Sunday, November 23, 2008

The proper context for a Team of Rivals

ILLUSTRATED: The executive branch has a superstructure not analogous to the 1860s.

President-elect Obama should be commended for hiring strong, smart people for his Cabinet. Some of whom he has not been associated with before, or were in fact intraparty rivals. People compare his with Lincoln, however the analogy is not correct. In Lincoln's day, there was not much of a White House staff between the president and Cabinet. Now there is a tremendous White House staff that coordinates across the executive branch.
President-elect Obama will have mostly supporters, many from Chicago, counseling him in the West Wing, and will have the experienced hands running the departments. Centralized control from change agents, and execution from people who know what they are doing. So there will in fact be CHANGE.

Friday, November 14, 2008

The two best articles of Election '08...after 10 days anyway

ILLUSTRATED: Framing the political discourse is key. Also Obama won because he kept the same message, was very aggressive in fundraising, and organized right down to city blocks. New technology simply facilitates classic campaign operations.

This piece on Prop 8 is used not to advocate for an issue, but to describe how a changing social attitude was defeated. This piece in the Huffington Post explains how forces looking to overturn the legalization of gay marriage in California, outmaneuvered the pro-gay marriage forces. Simply put, they defined the terms of the debate as to who was imposing a lifestyle on whom. Was it conservative groups codifying the law in the face of changing attitudes, or the gay community forcing its lifestyle in peoples' faces. Americans do not like to be imposed on, so the side that framed that subtext won the election.

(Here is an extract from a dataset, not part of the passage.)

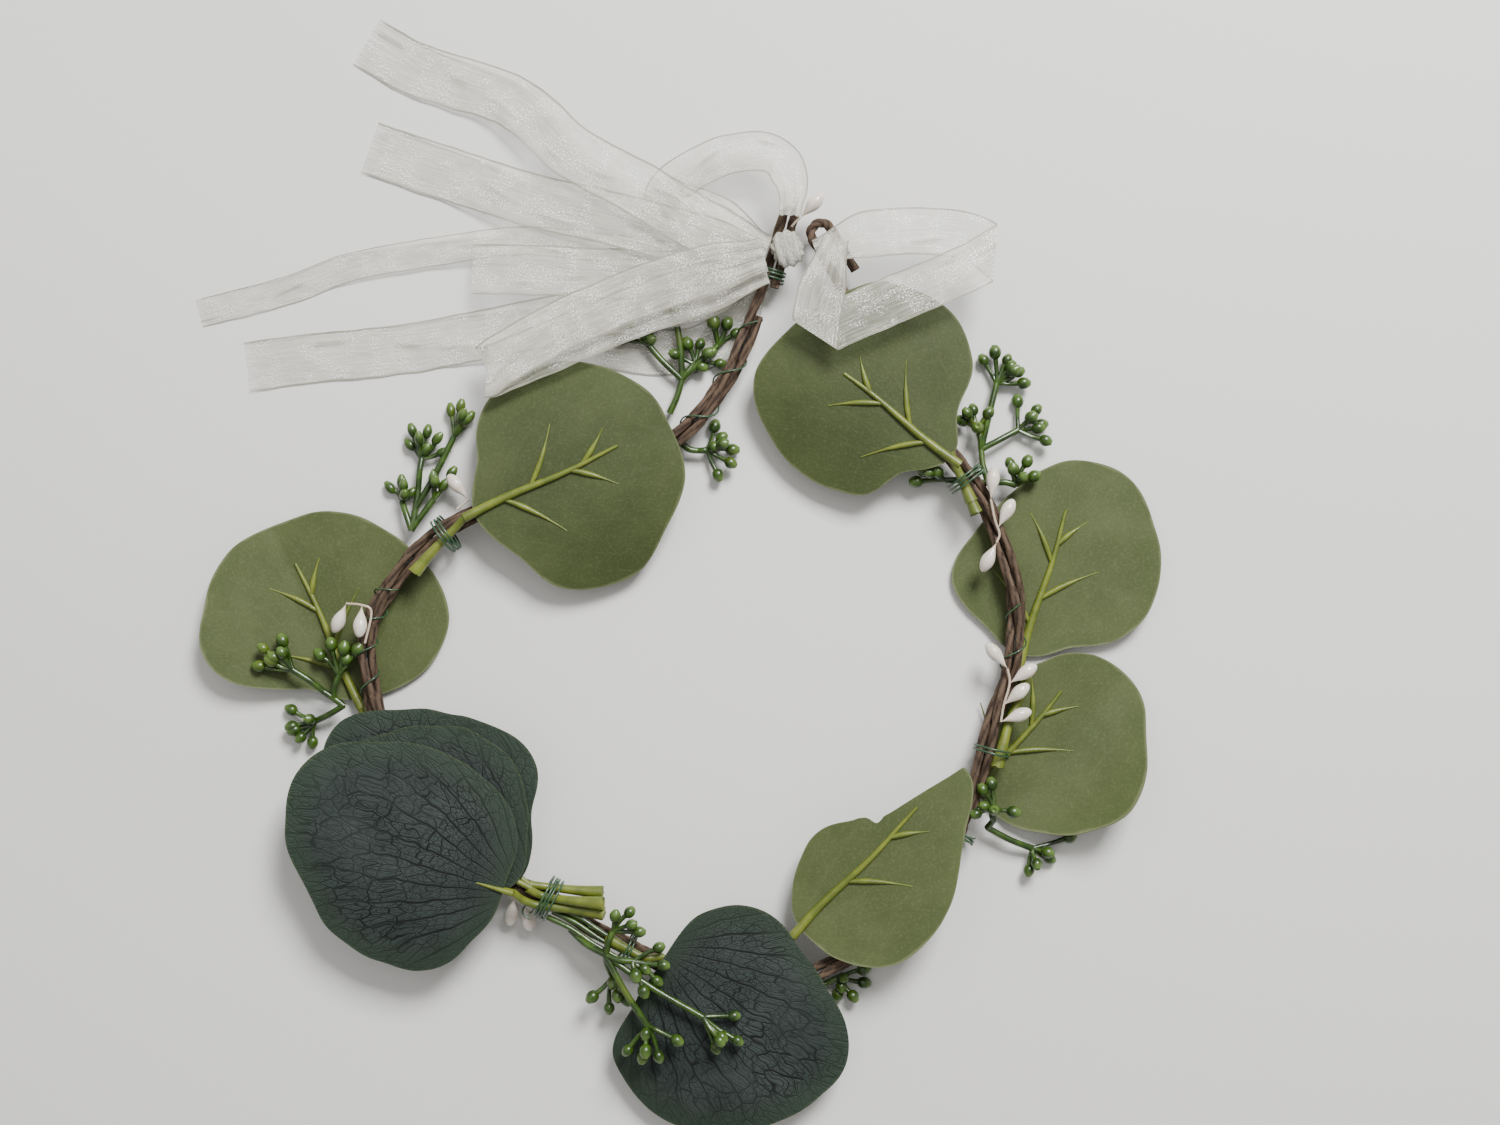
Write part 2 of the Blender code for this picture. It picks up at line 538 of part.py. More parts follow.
# ---------------------------------------------------------------- binding wire
# Each wrap: a place on the hoop, the wrap's centre off the hoop's (outwards, up), its radius and its turns.
WRAPS = {
    "top_left": ((-63.5, 11.2), -1.3, 1.3, 5.2, 3),
    "front": ((-36.0, -90.6), -0.7, 1.7, 5.9, 4),
    "bottom_left": ((-13.0, -104.6), -0.2, 1.7, 4.9, 2),
    "bottom": ((18.0, -114.0), -1.7, -1.25, 5.3, 2),
    "right_low": ((77.6, -72.6), 0.0, -1.3, 5.1, 2),
    "right_mid": ((85.4, -49.5), 1.45, 1.4, 5.0, 2),
    "top_right": ((80.6, 25.4), -0.9, 1.9, 5.3, 3),
}
WRAP_PITCH = 0.95


def add_wrap(name, centre, axis, across, radius, turns):
    up = axis.cross(across).normalized()
    steps = 10
    count = int(turns * steps)
    path = []
    for step in range(count + 1):
        angle = 2 * math.pi * step / steps
        shift = axis * WRAP_PITCH * (step / steps - turns / 2)
        path.append(centre + shift + across * radius * math.cos(angle) + up * radius * math.sin(angle))
    add_tube(name, path, WIRE_RADIUS, "wire", sides=4)


def make_wraps():
    frames = hoop_frames(1.0)
    for key, (near, out, rise, radius, turns) in WRAPS.items():
        centre, tangent, outward = min(frames, key=lambda f: (f[0].xy - Vector(near)).length)
        add_wrap(f"binding_wire_{key}", centre + outward * out + Vector((0, 0, rise)), tangent, outward,
                 radius, turns)
    axis = Vector((math.cos(math.radians(74)), math.sin(math.radians(74)), 0))
    across = Vector((axis.y, -axis.x, 0))
    add_wrap("binding_wire_eye", Vector((25.3, 77.5, HOOP_HEIGHT)) + axis * 4.0, axis, across, 3.6, 3)


# ---------------------------------------------------------------- ribbon
# Each piece: the route of its middle line, its full width, its gathered width at the knot, and 1 when
# both of its ends are at the knot.
RIBBONS = {
    "tail_upper": ([(24.6, 86.6, 12.8), (6.4, 94.6, 12.0), (-10.4, 105.0, 10.2), (-28.6, 115.4, 7.2),
                    (-39.8, 126.0, 4.6), (-49.6, 132.2, 2.4), (-69.2, 138.6, 0.8), (-78.0, 142.6, 0.3),
                    (-87.0, 147.8, 0.3)], 15.0, 5.0, 0),
    "tail_middle": ([(24.4, 85.4, 10.7), (3.6, 91.0, 9.7), (-18.8, 97.4, 7.3), (-38.4, 102.2, 4.4),
                     (-55.2, 107.8, 1.8), (-72.0, 113.4, 0.6), (-79.0, 115.8, 0.3), (-86.0, 118.2, 0.3)],
                    15.0, 5.0, 0),
    "tail_narrow": ([(22.4, 84.6, 7.5), (3.6, 86.2, 6.8), (-21.6, 89.6, 5.0), (-44.0, 91.6, 3.2),
                     (-66.4, 89.0, 1.8), (-91.6, 84.6, 0.8), (-108.4, 78.4, 0.3), (-133.6, 71.8, 0.3)],
                    8.0, 4.0, 0),
    "tail_short": ([(22.2, 85.8, 8.4), (6.4, 81.4, 8.2), (-16.0, 81.8, 7.1), (-35.6, 82.8, 6.5),
                    (-56.6, 83.4, 5.6)], 14.0, 5.0, 0),
    "tail_lower": ([(21.4, 86.2, 6.4), (6.4, 76.0, 5.9), (-13.2, 73.0, 5.6), (-32.8, 69.6, 4.2),
                    (-58.0, 65.0, 1.2), (-77.6, 61.6, 0.3), (-100.0, 59.4, 0.3), (-120.4, 56.8, 0.3)],
                   14.0, 4.0, 0),
    "loop_lower": ([(24.4, 83.0, 11.7), (6.4, 76.8, 11.3), (-13.2, 70.0, 11.3), (-30.0, 63.0, 11.3),
                    (-45.4, 56.6, 11.5), (-51.6, 54.2, 12.3), (-46.2, 58.2, 13.3), (-30.0, 67.2, 13.5),
                    (-10.4, 75.6, 13.6), (6.4, 81.2, 13.7), (24.2, 86.0, 13.8)], 14.0, 5.0, 1),
    "loop_upper": ([(24.6, 88.6, 9.8), (12.0, 97.4, 8.0), (-1.0, 102.6, 6.6), (-3.4, 104.2, 7.1),
                    (3.0, 109.4, 7.8), (15.0, 114.6, 9.0), (26.4, 114.2, 10.4), (31.8, 106.6, 12.4),
                    (31.4, 96.6, 14.2)], 11.0, 6.0, 1),
    "loop_right": ([(38.4, 86.8, 13.0), (52.0, 91.4, 14.0), (68.0, 92.4, 14.0), (80.6, 90.6, 14.4),
                    (87.0, 86.2, 15.6), (77.6, 81.0, 17.2), (60.0, 73.6, 17.2), (46.0, 67.6, 17.4),
                    (36.4, 62.6, 17.8), (37.0, 69.0, 18.8), (41.0, 80.0, 18.8), (43.8, 90.0, 17.6)], 13.0, 7.0, 1),
}


def strip_rings(path, widths):
    """Rectangular sections across the path, level from side to side."""
    rings = []
    across = None
    half = RIBBON_THICKNESS / 2
    for i, point in enumerate(path):
        ahead = path[min(i + 1, len(path) - 1)] - path[max(i - 1, 0)]
        level = Vector((-ahead.y, ahead.x, 0))
        if level.length > 0.35 * ahead.length:
            level.normalize()
            if across is not None and across.dot(level) < 0:
                level = -level
            across = level if across is None else (across + level * 2).normalized()
        upright = ahead.normalized().cross(across).normalized()
        side = across * widths[i] / 2
        rise = upright * half
        rings.append([point + side + rise, point - side + rise, point - side - rise, point + side - rise])
    return rings


def make_ribbons():
    for key, (points, wide, narrow, looped) in RIBBONS.items():
        path = smooth_path(points, 2)
        for point in path:
            point.z = max(point.z, RIBBON_THICKNESS / 2)
        last = len(path) - 1
        widths = []
        for i in range(len(path)):
            from_knot = min(i, last - i) if looped else i
            widths.append(narrow + (wide - narrow) * min(from_knot / 3, 1.0))
        solid_from_rings(f"ribbon_{key}", strip_rings(path, widths), "ribbon")
    shape = bmesh.new()
    bmesh.ops.create_icosphere(shape, subdivisions=2, radius=1.0)
    for vert in shape.verts:
        vert.co = place((30.6 + vert.co.x * 5.0, 88.0 + vert.co.y * 5.2, 11.6 + vert.co.z * 2.8))
    mesh = bpy.data.meshes.new("ribbon_knot")
    shape.to_mesh(mesh)
    shape.free()
    add_object("ribbon_knot", mesh, "ribbon")


def main():
    clear_scene()
    make_hoop()
    make_leaves()
    make_sprays()
    make_buds()
    make_wraps()
    make_ribbons()


main()
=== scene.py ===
import math
import random
import bpy
from mathutils import Matrix, Vector, noise


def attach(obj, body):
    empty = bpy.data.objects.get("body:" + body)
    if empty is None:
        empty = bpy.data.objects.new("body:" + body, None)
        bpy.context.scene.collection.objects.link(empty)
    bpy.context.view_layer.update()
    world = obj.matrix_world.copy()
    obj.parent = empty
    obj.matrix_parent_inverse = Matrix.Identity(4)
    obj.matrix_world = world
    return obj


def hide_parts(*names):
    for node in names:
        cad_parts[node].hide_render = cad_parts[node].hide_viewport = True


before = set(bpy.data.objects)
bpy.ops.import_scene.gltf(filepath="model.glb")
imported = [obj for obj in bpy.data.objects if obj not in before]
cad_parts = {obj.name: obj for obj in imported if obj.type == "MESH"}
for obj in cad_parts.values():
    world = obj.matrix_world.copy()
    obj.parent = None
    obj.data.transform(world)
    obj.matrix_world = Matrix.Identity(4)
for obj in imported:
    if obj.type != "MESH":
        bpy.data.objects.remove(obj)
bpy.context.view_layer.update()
crownShift = Vector((0.03, 0.45, 0.0))    # mm, puts the crown's footprint on the origin
print("frame loaded:", len(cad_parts), "nodes")


# small helpers
def at(x, y, z=0.0):
    return (Vector((x, y, z)) + crownShift) / 1000


def curveBetween(a, b, c, d, t):    # t runs 0..1 from b to c
    return 0.5 * (2 * b + (c - a) * t + (2 * a - 5 * b + 4 * c - d) * t * t
                  + (3 * b - a - 3 * c + d) * t ** 3)


def smoothPath(points, steps):
    knots = [Vector(p) for p in points]
    knots = [2 * knots[0] - knots[1]] + knots + [2 * knots[-1] - knots[-2]]
    path = []
    for a, b, c, d in zip(knots, knots[1:], knots[2:], knots[3:]):
        for step in range(steps):
            path.append(curveBetween(a, b, c, d, step / steps))
    return path + [knots[-2]]


def blendTo(low, high, value):    # 0 below low, 1 above high, smooth between
    t = min(max((value - low) / (high - low), 0.0), 1.0)
    return t * t * (3 - 2 * t)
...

Ryan Lizza wrote a great piece in the New Yorker explaining the success of Obama, from scratch. Here are the points to grow on:

1. The Genesis: with a pollster, figure out the zeitgeist of the electorate. Not just the primary electorate, but the general electorate.
2. Given your candidate's persona and record, pick the theme, values, and lifestyle that resonate with the electorate. In other words, frame the debate such that a conversation about the election leads someone to your candidates side.
3. Pick the issues to illustrate that theme from #2. For example issues like talking to Iran or oppsing a gas tax cut are metaphors used to demonstrate that you are different than conventional Washington.
4. Set clear lines of authority and a professional culture in the campaign office. The center of power should be with organic staffers, not consultants.
5. Study voter data precinct by precinct. Register people to changes the facts in your favor. Then allocate resources and organize accordingly.
6. Raise money like crazy. Make small donors feel important, because in fact they really are.
7. Do the best you can to stay on message. At all costs, maintain control of your public image.

The politics of social change

ILLUSTRATED: On cultural and social issues, when you are ahead of your time, campaign on a classic, inclusive theme.

Gay marriage is, at this writing, a very controversial issue that cuts across both parties' bases. Know matter what one's thoughts and feelings are about it, this short post on the Huffington Post succinctly describes how to campaign on any social issue whose popularity is changing.

1. Do be inclusive, don't be angry. Think "web issues", not wedge issues". In other words, reach out to constituencies and make the case for shared values and interests. Bottom line, make people identify with you by focusing on a classic theme (ie Liberty, Union, Community, Freedom, Equality etc.).

2. Regarding #1, organize for it. Meet with the leaders of other groups and coalesce.

3. Even if you do not organize fully with certain constituencies, still go talk to them in their media and communities.

4. There are many elections and many lawsuits. In each, figure out your goal and zero in on it. Don't fight multiple battles at once.